In Egypt, Potiphar was so pleased with Joseph that he made him steward of his household. However, this made Potiphar’s wife so jealous that she schemed to make him look dishonest. Joseph was thrown into jail but again, his talents shone through. The jailer saw that his new prisoner was special and put Joseph in charge of the jail. It so happened that Pharaoh’s cupbearer and his baker offended him, and they were sent to jail.

Because of their rank, Joseph was made their special attendant. He correctly interpreted their dreams, foretelling the cupbearer’s release and the baker’s execution. Two years later, the Pharaoh had a very strange dream. He saw seven fat cows on the banks of the Nile being devoured by seven lean cows. He then dreamed of seven healthy ears of grain being devoured by seven meagre ears of grain.

Pharaoh summoned all of the wise men and magicians in Egypt but no one was able to tell him the meaning of the dream. Then, the cupbearer remembered Joseph and Pharaoh sent for him. Joseph told Pharaoh that seven years of harvest plenty would be followed by seven years of famine. The only way to prevent disaster, he told Pharaoh, was to build stores of surplus grain during the years of plenty with which to feed the people during the years of want.

Pharaoh believed Joseph and immediately appointed him as official to organise the storing of the grain. By now, Joseph was thirty. In a chariot given him by Pharaoh, he travelled all over Egypt, building granaries and ordering farmers to store one fifth of their harvests. He also married and had two sons, Manasseh and Ephraim. After seven years of plenty, famine did indeed strike. From all over the Biblical world, people came to buy food from Egyptian stores.

In Caanan, Jacob and his people were starving. He sent all his sons, barring Benjamin (the youngest) to Egypt in order to buy food. Joseph recognised his brothers but they did not recognise him. He had no desire for vengeance, but he could not resist playing a trick. Joseph asked them a lot of questions before giving them the food they needed. The gift was conditional; they would have to return to Egypt with their youngest brother, else Joseph would have to conclude that they were spies.

The brothers agreed and left, with brother Simeon remaining behind as hostage. Later, they were surprised to find they money they thought they had paid Joseph in their panniers together with the grain. Back in Caanan, Jacob protested at their taking Benjamin to Egypt. Rueben, the kindly brother who had saved Joseph's life, intervened again. He not only assumed responsibility for Benjamin, but offered Jacob his own two sons as pawns. Still, Jacob resisted, but the famine threatened to grow worse.
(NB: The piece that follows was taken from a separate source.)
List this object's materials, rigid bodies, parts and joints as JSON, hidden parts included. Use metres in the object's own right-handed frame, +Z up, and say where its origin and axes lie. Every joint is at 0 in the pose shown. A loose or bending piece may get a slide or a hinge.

Eventually, the brothers returned to Egypt with Benjamin. Joseph was pleased to see them all, but still didn’t reveal himself. He asked them many questions about their father. He ordered servants to fill their panniers with grain, and asked another servant to clandestinely place a silver cup in Benjamin’s pannier. The brothers left for Caanan. Joseph ordered his chamberlain after them, saying that they had stolen from him.

The brothers were stopped, searched and the silver cup discovered. In custody, the brothers pleaded for Benjamin’s life, saying that Jacob would die of grief if anything happened to his youngest son. Joseph ordered the brothers to his house where a feast awaited them. He revealed his identity. They wept for joy as he told them to summon Jacob, and their wives and children to Egypt. In short, the family had been saved from famine.

In addition to the musical, Joseph and the Amazing Technicolour Dreamcoat, the story has inspired artists throughout the ages. Many great artists drew inspiration in depicting scenes from the life of Joseph. The picture accompanying this piece is one of them. The painting by Giulio Romano (1499-15460) showing the moment that Joseph is seized by his brothers, with his two dreams in medallions above the scene, is just one of them.